Sponsored z mean = +5.87 (= +7 pp bias ÷ ~1.2 pp expected SE for n=500, p=0.4), so the bias is huge relative to sampling noise. But var(z | sponsored, demeaned) = 79.68, i.e. SD ≈ 8.9 σ around the bias mean. The sponsored-error distribution is wide, not tight. A classical fabrication that targets a fixed +7 pp would produce var(z) ≈ 1 (just sampling noise on top of a fixed shift). The observed 80 rules that out.
The F-test's significant ratio (0.253) is misleading: indep has var(z) = 315 — dominated by outliers from small candidates with near-zero true share and small expected SE. Levene's median-centred test (robust to outliers) shows no significant variance difference.
T2 detail — sponsored polls spread more, not less
Sponsored mean error = +12.12 pp (note: this is the raw cross-sectional mean, much larger than the within-cand FE +7.85 from the headline, because sponsored polls cluster on leading candidates who are naturally over-stated). 11.5 % of sponsored polls fall within ±2pp of this mean. The indep distribution has 19.0 % within ±2pp of its own mean of +2.86 pp.
Sponsored polls are less concentrated around their group mean than indep polls. Mechanism-agnostic reading: the sponsor effect is heterogeneous (some sponsored polls slant much, some little), which is what we'd expect under design-driven slant calibrated per race, not under uniform fabrication.
T3 detail — within-firm rounding shows real signal
Of 12 firms with ≥10 sponsored and ≥10 indep rows: 11/12 show TVD > 0.20 between sponsored and indep tenths-digit distributions (vs ~0.15-0.20 baseline under sampling noise at this n). 3 of 12 firms reach chi-square p<0.05 vs 0.6 expected under H0 — a 5× elevation.
The signal is real but the cause is not separable from this test alone. Candidate explanations:
- Fabrication of sponsored-poll data with a different rounding habit.
- Subcontracting: the firm farms sponsored work to a partner with different tabulation software.
- Customer-specific reporting: candidate customers may demand integer-percentage reports while media customers accept tenths.
- Different question-batteries: sponsored polls may report a different scenario than indep polls and the tenths-distribution reflects scenario differences, not tampering.

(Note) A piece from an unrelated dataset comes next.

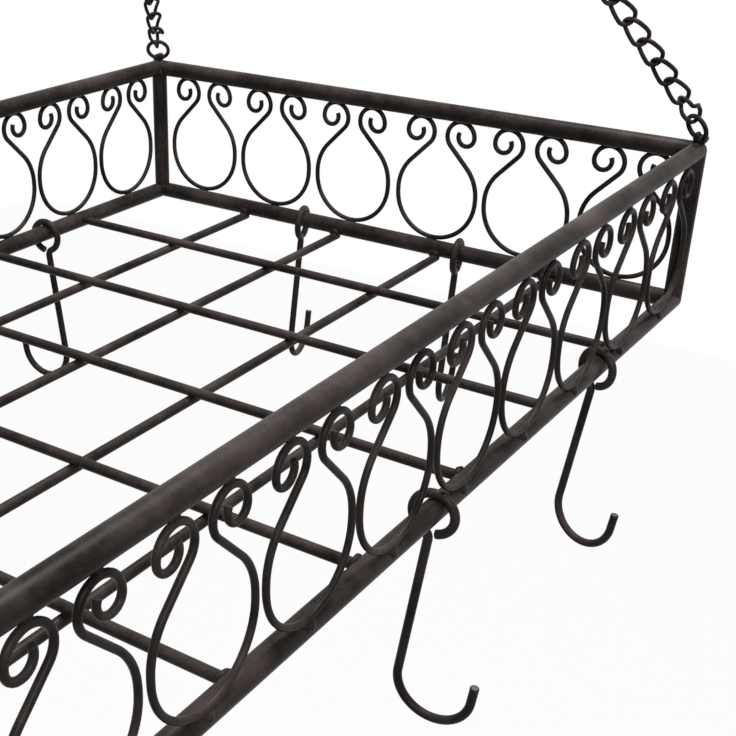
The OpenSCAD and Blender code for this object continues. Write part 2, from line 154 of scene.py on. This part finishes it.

The third and fourth explanations are likely most of the T3 signal. Discriminating between them requires a within-firm × scenario test that isn't built here.
Interpretation
Net result: simple fabrication is unlikely
T1 and T2 together argue against a single-lever fabrication story: sponsored polls spread MORE than indep around their own bias mean, not less. A fabricator targeting +7 pp would leave a tighter distribution; we see a wider one. AN-013 v1's null on per-row digit tampering + AN-013 v2's null on distribution-shape "too clean" tests shrink the plausible magnitude of the fabrication category from the prior 2-5 pp toward 0-2 pp.
T3's within-firm rounding signal is real and warrants documentation, but mundane explanations (customer-specific reporting formats, subcontracting, scenario differences) are at least as plausible as fabrication.
Where the residual now lives
The docs/thinking.md residual decomposition (2026-06-14, updated
2026-06-14 with AN-059 + AN-013 v2):
| Category | Prior magnitude | Post-update (this AN) |
|---|---|---|
| Sample-design-consistent fabrication | 2-5 pp | 0-2 pp (T1+T2 nulls) |
| Firm-level slant-for-hire selection | 2-4 pp | 0 pp (AN-059) |
| Wave selection | 1-3 pp | 0 pp (AN-003 placebo) |
| Sample frame contamination | 1-4 pp | unchanged (untestable from registered data) |
| Interviewer scripting | 0-2 pp | unchanged (untestable from registered data) |
| Strategic timing × news events | 1-2 pp | unchanged (needs event db) |
The unexplained 2-6 pp is now concentrated in the three "effectively untestable from registered data" categories. The mechanism story for the paper increasingly looks like a constellation:
- ~1-2 pp from scenario rotation under-doc (AN-051)
- ~0-2 pp from ponderação selective disclosure (AN-057)
- ~0-1 pp from population-reference mismatch (AN-056)
- A residual 2-6 pp from sample-frame contamination, interviewer scripting, and strategic timing — small individually, additive collectively, individually untestable from public data.
Follow-ups
- T3 disambiguation (low-priority, modest paper value). Within-firm × scenario test of the tenths-digit distribution would separate "different scenarios reported" from genuine processing differential. Cheap (no new data) but the signal is already documented; pursuing it further is a refinement, not a discovery.
- Event-database build for strategic-timing test (#6 in the residual decomposition) (highest remaining test value). The pipelines/justica EJ pipeline already has event-side data (campaign-event filings, lawsuit cycles); a join to poll field_period_week would test whether sponsored polls cluster on post-event windows. Estimated lift: ~1-2 days for the join + analysis.
- Update paper's Channel A vs B narrative. The accumulating null/wrong-signed pattern across structural levers + the fabrication-unlikely finding here together argue the +7 pp is a constellation, not a single lever. The paper currently leaves the mechanism unresolved; this set of analyses turns "unresolved" into "concentrated in the data-inaccessible categories" — a sharper claim worth making explicitly.